28 de novembro de 2024

COLUNA NORDESTINADOS A LER

POR LUCIANA BESSA

Não se pode falar em Educação, sem falar no Livro Infantil, essa importante ferramenta capaz de despertar paixões e consciências, já que ontem, 18 de abril, foi o dia reservado para comemorá-lo, visto que nessa mesma data, no ano de 1882, nascia o escritor paulista, Monteiro Lobato, pioneiro da Literatura Infantil Brasileira.

Monteiro Lobato foi o criador da boneca Emília, que na minha infância, eu desejava ser como ela. Emília é aquela que se sente desafiada pelas pedras no meio do caminho e as enfrenta.

Emília foi feita por Tia Anastácia, outra emblemática personagem lobatiana, para ser dada a Narizinho, menina que adorava comer jabuticaba do pé e inventar reinações. Em 1931, nasceria a obra Reinações de Narizinho.

Emília se tornará a melhor amiga de Narizinho, porém, é preciso dizer que Emília nasceu muda. Foi o Dr. Caramujo quem lhe deu uma “pílula falante” e a boneca começou a falar muito: “Estou com um horrível gosto de sapo na boca”.

Emília falava tanto que foi preciso pedir ao médico uma pílula mais fraquinha, mas o Dr. Caramujo explicou que isso não seria possível, pois aquilo era “fala recolhida”, que não poderia mais ficar “entalada”.

Simbolicamente, Emília representa o gênero feminino, que ao longo da História foi invisibilizado e silenciado, por uma cultura patriarcalista e machista, que afeta não só as mulheres, mas a sociedade como um todo, uma vez que contribui para os altos índices de violência, homicídio, ansiedade, depressão e medo, capaz de “esterilizar os abraços”.

Quando, hoje, escuto que “mulher fala demais”, eu recordo todos os séculos em que fomos impedidas de ler, de escrever, de trabalhar fora, de expressar nossas opiniões, de frequentar determinados espaços, casar sem amor, contrair doenças transmitidas pelos maridos… eu penso: Que bom!

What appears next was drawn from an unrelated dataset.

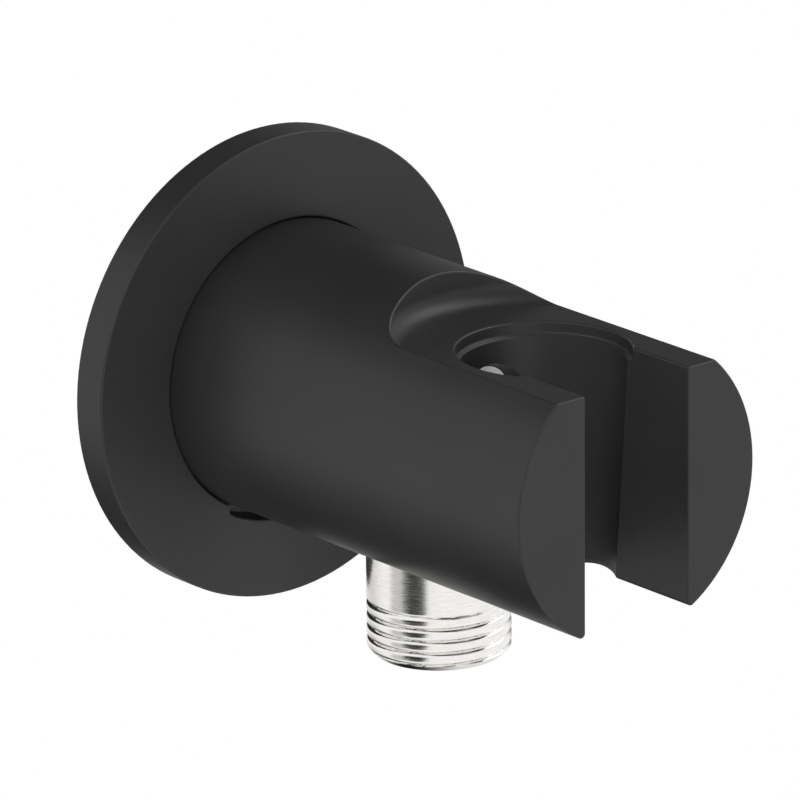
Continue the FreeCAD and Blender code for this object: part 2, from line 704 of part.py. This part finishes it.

Lembro-me, inclusive, do fenômeno Mainsplaing, o fato de a mulher está falando e ser interrompida pelo homem, mesmo que ela seja especialista no assunto. Falar é uma forma de se colocar no mundo, de existir e de resistir às intempéries da vida.

Em pleno século XXI, mesmo a Constituição Brasileira afirmando em seu Art. 5º que “Todos são iguais perante a lei, sem distinção de qualquer natureza…”, na prática, são os homens que continuam escrevendo as grandes narrativas políticas, econômicas e literárias.

Mas estávamos falando sobre o quê? O livro infantil e o pioneirismo de Monteiro Lobato. É verdade que o autor de O Sítio do Pica Pau Amarelo (1920-1947) está cancelado em nossos tempos, acusado de racismo. Particularmente, sou contra a política do cancelamento, porque se aprende muito mais quando o debate é promovido do que quando se cala uma voz por meio da força.

Recentemente quiseram cancelar O Avesso da Pele (2020), Prêmio Jabuti em 2021, do escritor Jeferson Tenório, alegando que sua obra continha um “vocabulário de tão baixo nível”. Li o livro duas vezes e, na segunda vez, ao procurar palavras de baixo calão não as achei, mas encontrei o que já sabia: um autor negro afirmando categoricamente que o Brasil é um país racista, mas que ao ser chamado racista, procura calar quem o disse.

Eu sei que Emília foi uma boneca que transitou pela esperteza, malcriação, inteligência e teimosia. Dizia o que pensava, aprontava todas e nada temia. Evoluiu e virou gente. Será que o leitor nunca conheceu uma Emília?